Project Description: Pulsars, rapidly rotating neutron stars, were first detected nearly fifty years ago. Since then, despite a wealth of observational material we still have no comprehensive picture for how they work. Understanding pulsar emission is important as it has both physics and astrophysics. For physics pulsars are environments for extremes – the highest known magnetic fields, strong gravity (and thus providing important tests of general relativity), very high energy plasmas. For astrophysics pulsars represent the end of a stars life and will help us understand the number of neutron stars and hence rate of type two supernovae. The Galway group has interests in a number of different areas of pulsar astrophysics all of which are suitable for a PhD project.

  1. Optical observations of pulsars and pulsar systems using a combination of instruments ranging from our own GASP, the Padua group’s Iqueye instrument, BVIT on the South African Large telescope. These observations – primarily looking at the polarisation of the light from the pulsar - will be complemented by Hubble Space telescope and other observatory instruments to understand both the emission mechanism and the location of this emission within the pulsar’s magnetosphere.

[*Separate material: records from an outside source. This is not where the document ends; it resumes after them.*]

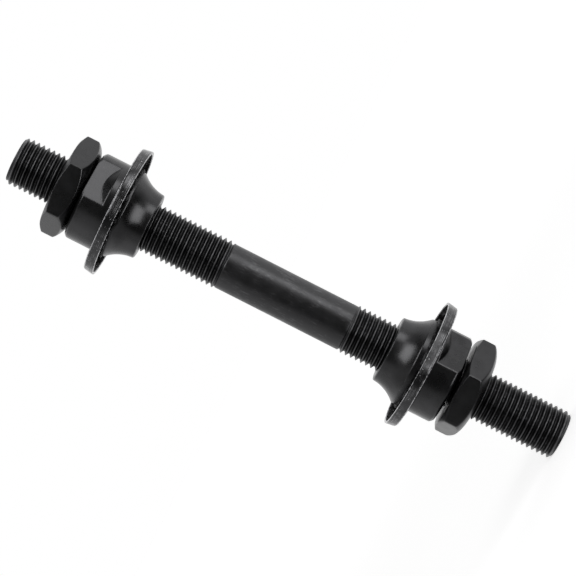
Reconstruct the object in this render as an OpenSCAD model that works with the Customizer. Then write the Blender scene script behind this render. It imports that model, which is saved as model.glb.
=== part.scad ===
// Bicycle hub axle set: a hollow threaded axle with two bearing cones, each
// with its pressed dust cap, and two hexagonal locknuts.
// Millimetres, +Z up. The axle stands on its lower end, the origin is the
// centre of that end. The fine thread is left as its plain major diameter.

/* [Axle] */
// Length of the axle from end to end
axle_len = 108; // [106:0.5:130]
// Outside diameter of both threaded lengths
thread_d = 9; // [8.8:0.05:9.4]
// Diameter of the plain shank between the threads
shank_d = 8.5; // [7.6:0.05:8.6]
// Diameter of the bore for the quick-release skewer
bore_d = 5.3; // [5.1:0.1:6]
// Length of the thread at the lower end
lower_thread_len = 42; // [36:0.5:44]
// Length of the thread at the upper end
upper_thread_len = 42.4; // [36:0.5:44]
// Chamfer at both ends of the axle and at the start of its bore
end_chamfer = 0.6; // [0.2:0.1:0.8]

/* [Cones] */
// Height of the lower cone's outer face above the axle's lower end
lower_cone_z = 21.5; // [16:0.02:26]
// Distance of the upper cone's outer face below the axle's upper end
upper_cone_drop = 13.57; // [8:0.05:18]
// Length of a cone from its outer face to its nose
cone_len = 12.85; // [12:0.05:15]
// Diameter of a cone's round body, which is also the seat of its dust cap
cone_d = 16.5; // [16:0.1:17.5]
// Width across the two spanner flats
cone_flats = 14.2; // [13.6:0.1:15]
// Length of the lower cone's flats from its outer face, along their middle
lower_flat_len = 3.4; // [2.6:0.1:3.6]
// Length of the conical run-out from those flats up to the round body
lower_flat_runout = 1.1; // [0.6:0.1:1.2]
// Length of the upper cone's flats from its outer face, along their middle
upper_flat_len = 2.7; // [2.4:0.1:3]
// Length of the conical run-out from those flats up to the round body
upper_flat_runout = 1.6; // [0.8:0.1:1.8]
// Chamfer round the outer face
cone_chamfer = 0.5; // [0.2:0.1:0.8]
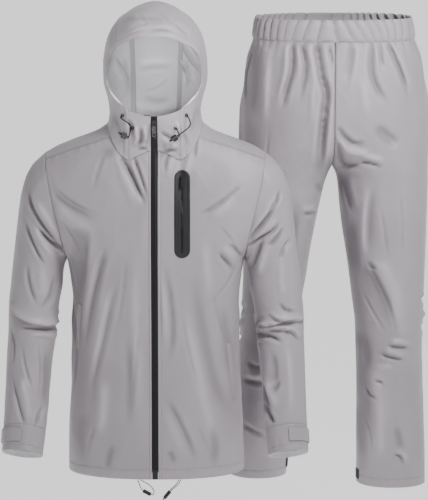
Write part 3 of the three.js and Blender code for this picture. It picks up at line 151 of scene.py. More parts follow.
def cloth_material(name, dark, light, roughness, sheen, crinkle):
    """Thin plain-woven nylon: colour that drifts, painted shade in the troughs of folds and along seams,
    painted light on fold ridges, weave and fine crinkle.
    """
    m, tree, shader = new_material(name)
    links = tree.links
    place = tree.nodes.new("ShaderNodeTexCoord")
    drift = noise_node(tree, place, Scale=7.0, Detail=3.0, Roughness=0.5)
    colour = mixed(tree, drift.outputs["Fac"], dark, light)
    # Painted shade and light: the colour is darkened in fold troughs and along seams and lightened on fold
    # ridges, from a per-point value each cloth piece stores
    painted_shading = node(tree, "ShaderNodeAttribute", attribute_name="painted_shading")
    shade = tree.nodes.new("ShaderNodeMapRange")
    set_inputs(shade, {"From Min": -1, "From Max": 1, "To Min": 0.66, "To Max": 1.1})
    links.new(painted_shading.outputs["Fac"], shade.inputs["Value"])
    colour_with_painted_shading = tree.nodes.new("ShaderNodeVectorMath")
    colour_with_painted_shading.operation = "SCALE"
    links.new(colour, colour_with_painted_shading.inputs[0])
    links.new(shade.outputs[0], colour_with_painted_shading.inputs["Scale"])
    links.new(colour_with_painted_shading.outputs[0], shader.inputs["Base Color"])
    # The weave follows the cut of each piece, whose map is in metres
    warp = wave_node(tree, 620.0, 0.4, "X")
    weft = wave_node(tree, 560.0, 0.4, "Y")
    for wave in (warp, weft):
        wave.inputs["Detail"].default_value = 1.0
        links.new(place.outputs["UV"], wave.inputs["Vector"])
    weave = math_node(tree, "MULTIPLY", warp.outputs["Fac"], weft.outputs["Fac"])
    fine = noise_node(tree, place, Scale=34.0, Detail=4.0, Roughness=0.5, Distortion=0.8)
    shift = noise_node(tree, place, Scale=6.0, Detail=2.0)
    shifted = mixed(tree, 0.12, (0, 0, 0, 1), shift.outputs["Color"])
    spot = tree.nodes.new("ShaderNodeVectorMath")
    links.new(place.outputs["Object"], spot.inputs[0])
    links.new(shifted, spot.inputs[1])
    facets = node(tree, "ShaderNodeTexVoronoi", Scale=13.0, Randomness=1.0)
    links.new(spot.outputs[0], facets.inputs["Vector"])
    folds = bump(tree, facets.outputs["Distance"], 0.3, 0.012)
    first = bump(tree, fine.outputs["Fac"], crinkle, 0.0026, folds)
    last = bump(tree, weave, 0.18, 0.00012, first)
    links.new(last.outputs[0], shader.inputs["Normal"])
    gloss = math_node(tree, "MULTIPLY_ADD", fine.outputs["Fac"], 0.16)
    gloss.node.inputs[2].default_value = roughness - 0.08
    links.new(gloss, shader.inputs["Roughness"])
    set_inputs(shader, {"Specular IOR Level": 0.42, "Sheen Weight": sheen, "Sheen Roughness": 0.4})
    return m


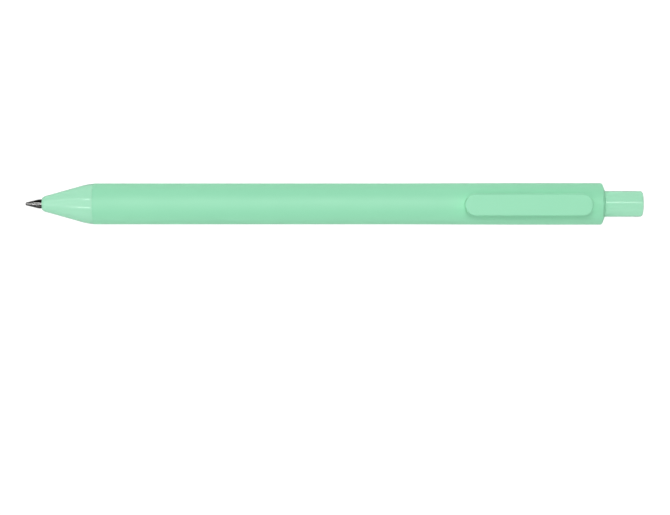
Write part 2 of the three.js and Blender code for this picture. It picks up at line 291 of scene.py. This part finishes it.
def soft_touch():
    """Rubbery lacquer over plastic: a very fine grain, a little sheen and faint handling marks."""
    look = Look("soft_touch_mint", IOR=1.5, Specular_IOR_Level=0.45)
    look.vary("Base Color", look.noise(18 * MM), (0.294, 0.744, 0.469, 1), (0.302, 0.753, 0.477, 1))
    look.vary("Roughness", look.noise(7 * MM, 4), 0.5, 0.56)
    grain = look.bump(look.noise(0.09 * MM, 2), 0.004 * MM)
    look.bump(look.noise(1.6 * MM, 2), 0.006 * MM, grain)
    return look.material


def gloss_mint():
    """Polished moulded plastic with the faint ripple of its mould."""
    look = Look("gloss_mint", IOR=1.5, Specular_IOR_Level=0.4)
    look.vary("Base Color", look.noise(12 * MM), (0.392, 0.807, 0.558, 1), (0.4, 0.815, 0.565, 1))
    look.vary("Roughness", look.noise(3 * MM, 4), 0.04, 0.07)
    look.bump(look.noise(2.2 * MM, 1), 0.0008 * MM)
    return look.material


def turned_metal():
    """Nickel silver from the lathe: bright, with fine rings cut round it."""
    look = Look("turned_metal", Metallic=1.0)
    rings_cut = look.noise(0.05 * MM, 2, (1, 400, 400))
    look.vary("Base Color", look.noise(0.8 * MM), (0.19, 0.188, 0.185, 1), (0.23, 0.228, 0.225, 1))
    look.vary("Roughness", rings_cut, 0.12, 0.18)
    look.bump(rings_cut, 0.00005 * MM)
    return look.material


def carbide():
    look = Look("tungsten_carbide", Metallic=1.0)
    look.vary("Base Color", look.noise(0.1 * MM), (0.1, 0.1, 0.105, 1), (0.14, 0.14, 0.145, 1))
    look.vary("Roughness", look.noise(0.03 * MM), 0.12, 0.25)
    return look.material


def spring_steel():
    """Drawn wire with die marks along it."""
    look = Look("spring_steel", Metallic=1.0)
    look.vary("Base Color", look.noise(0.4 * MM), (0.42, 0.42, 0.43, 1), (0.55, 0.55, 0.56, 1))
    look.vary("Roughness", look.noise(0.1 * MM), 0.2, 0.35)
    return look.material


def acetal(name, red, green, blue):
    """Milky moulded plastic."""
    look = Look(name, IOR=1.48, Subsurface_Weight=0.25, Subsurface_Scale=0.001)
    colour = (red, green, blue, 1)
    paler = (red * 1.04, green * 1.04, blue * 1.03, 1)
    look.vary("Base Color", look.noise(4 * MM), colour, paler)
    look.vary("Roughness", look.noise(1.5 * MM), 0.35, 0.5)
    look.bump(look.noise(0.3 * MM), 0.003 * MM)
    return look.material


def clear_tube():
    look = Look("clear_tube", IOR=1.5, Transmission_Weight=0.9)
    look.vary("Base Color", look.noise(5 * MM), (0.86, 0.9, 0.9, 1), (0.92, 0.95, 0.95, 1))
    look.vary("Roughness", look.noise(2 * MM, stretch=(6, 1, 1)), 0.08, 0.2)
    return look.material


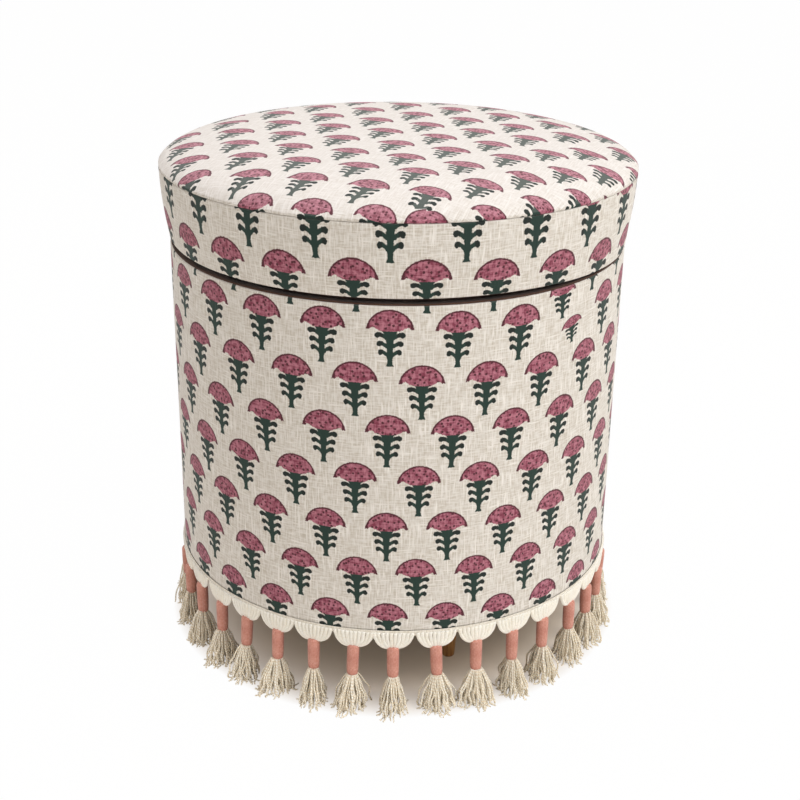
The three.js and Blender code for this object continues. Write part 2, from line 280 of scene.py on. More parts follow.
def add_sums(rows):
    """Adds a node for each row of sums, and remembers its output under the row's name."""
    for name, operation, *values in rows:
        inputs = {i: sums.get(value, value) for i, value in enumerate(values)}
        sums[name] = add(sprigs, "Math", inputs, operation=operation).outputs[0]


add_sums(PLACE_SUMS)
cell = add(sprigs, "CombineXYZ", {"X": sums["column"], "Y": sums["row"]})
chance = add(sprigs, "TexWhiteNoise", {"Vector": cell}, noise_dimensions="3D")
lots = add(sprigs, "SeparateColor", {0: chance.outputs["Color"]})
spot = add(sprigs, "CombineXYZ", {"X": sums["u"], "Y": sums["v"]})
seed_size = {"Vector": spot, "Scale": 1 / SEED_SPACING, "Randomness": 0.9}
seeds = add(sprigs, "TexVoronoi", seed_size, voronoi_dimensions="2D")
sums["seed_far"] = add(
    sprigs, "Math", {0: seeds.outputs["Distance"], 1: SEED_SPACING}, operation="MULTIPLY"
).outputs[0]
for i in range(3):
    sums[f"lot_{i + 1}"] = lots.outputs[i]
add_sums(HEAD_SUMS + GREEN_SUMS + DARK_SUMS)
for socket, name in inks.items():
    sprigs.links.new(sums[name], taken.inputs[socket])
print("nodes in the sprig group:", len(sprigs.nodes))

# %% [markdown]
# Linen yarn is uneven: some threads swell into slubs, and both the warp and the weft show as
# short streaks. The threads and the print have a map each, so that a sprig printed out of place
# doesn't bend the threads. Two stretched noises draw the slubs and two finer ones draw the
# threads between them. Real threads here are about 0.6 mm apart, which is too fine for the
# picture, so they are drawn 1.3 mm apart, and the slubs at their true length.

# %% Threads of the printed linen
THREAD = 1.3
SLUB_WIDTH = 1.6
SLUB_LENGTH = 18.0
LAID = 7  # a thread shows for this many of its own widths before it dives under others
BLOTCH = 4  # size of the patches in which ink is laid on thick or thin

# Unbleached linen, woven and washed: matt and dry to look at, broken up by pale slubs, with a
# faint fuzz that lightens it where the eye meets it at a low angle.
printed_linen, tree, linen_shader = new_material(
    "printed_linen", Roughness=0.9, Sheen_Roughness=0.5
)
cloth_uv = add(tree, "UVMap", uv_map="cloth_mm")
print_uv = add(tree, "UVMap", uv_map="print_mm")
streaks = {}
for name, across, up, detail in (
    ("warp_slub", 1 / SLUB_WIDTH, 1 / SLUB_LENGTH, 1.0),
    ("weft_slub", 1 / SLUB_LENGTH, 1 / SLUB_WIDTH, 1.0),
    ("warp", 1 / THREAD, 1 / (LAID * THREAD), 2.0),
    ("weft", 1 / (LAID * THREAD), 1 / THREAD, 2.0),
    ("blotch", 1 / BLOTCH, 1 / BLOTCH, 2.0),
):
    stretched = add(tree, "VectorMath", {0: cloth_uv, 1: (across, up, 1)}, operation="MULTIPLY")
    look = {"Vector": stretched, "Scale": 1.0, "Detail": detail}
    streaks[name] = add(tree, "TexNoise", look, noise_dimensions="2D").outputs["Fac"]
print("streaks:", list(streaks))

# %% [markdown]
# In a half-drop repeat every second column stands half a step lower. Two copies of the lattice
# make it, the second moved by half a pitch and one row. Real ink creeps along the threads, so
# its edge isn't clean: the place where the print is looked up wanders a little with a noise.

# %% Two lattices make the half-drop
RAGGED = 1.0  # how far an inked edge wanders
RAG_SCALE = 0.6  # turns of the wandering edge in a mm
INK_EDGE = 0.45  # softness of an inked edge

wander_noise = {"Vector": cloth_uv, "Scale": RAG_SCALE, "Detail": 2.0}
wobble = add(tree, "TexNoise", wander_noise, noise_dimensions="2D")
shift = add(
    tree, "VectorMath", {0: wobble.outputs["Color"], 1: (0.5, 0.5, 0.5)}, operation="SUBTRACT"
)
wander = add(
    tree, "VectorMath", {0: shift, 1: (RAGGED, RAGGED, 0), 2: print_uv}, operation="MULTIPLY_ADD"
)
inked = add(tree, "SeparateXYZ", {0: wander})
rag = add(tree, "Math", {0: streaks["warp"], 1: 0.5}, operation="SUBTRACT")
lattices = []
for u_shift, v_shift in ((0.0, 0.0), (PITCH / 2, ROW)):
    u = add(tree, "Math", {0: inked.outputs["X"], 1: u_shift}, operation="ADD")
    v = add(tree, "Math", {0: inked.outputs["Y"], 1: v_shift}, operation="ADD")
    lattice = add(tree, "Group", node_tree=sprigs)
    for socket, value in (("U", u), ("V", v), ("Rag", rag)):
        tree.links.new(value.outputs[0], lattice.inputs[socket])
    lattices.append(lattice)

masks = {}
for name in inks:
    both = add(tree, "Math", {i: lattices[i].outputs[name] for i in (0, 1)}, operation="MAXIMUM")
    edge = {"Value": both, "From Min": -INK_EDGE / 2, "From Max": INK_EDGE / 2}
    masks[name] = add(tree, "MapRange", edge).outputs[0]
print("inks:", list(masks))

# %% [markdown]
# Each colour of the print comes from a block of its own: a rose one for the flower head, a green
# one for stem and leaves, and a dark one for outlines and seeds. Ink sinks between the threads
# and misses some of them, so the rose varies in patches. Where the cloth faces up, a painted
# glare stands in for the strong light from above: its slubs are drawn flatter and its ink paler.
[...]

  2. Gamma ray observations of pulsars using the Fermi and Integral satellites. In particular we want to extend our work on gamma ray polarisation studies.
  3. Continued development of our theoretical/computational programme looking at the development of particle-in-cell simulations of a pulsar’s plasma and/or the reverse engineering code to map the pulsars magnetosphere using polarisation observations.
  4. Development of the GASP polarimeter – this will involve mainly optical design and construction of a new variant of the GASP polarimeter in particular to determine the absolute limitations of the 2-D division of amplitude polarimetry method.

All of these projects will involve collaborations with groups in France, Germany, Italy and Poland. Projects (1- 3) would be more straightforward for Physics with Astrophysics students although any good physics student could develop the necessary skills. Project 4 is suitable for Applied Physics and Physics with Astrophysics students.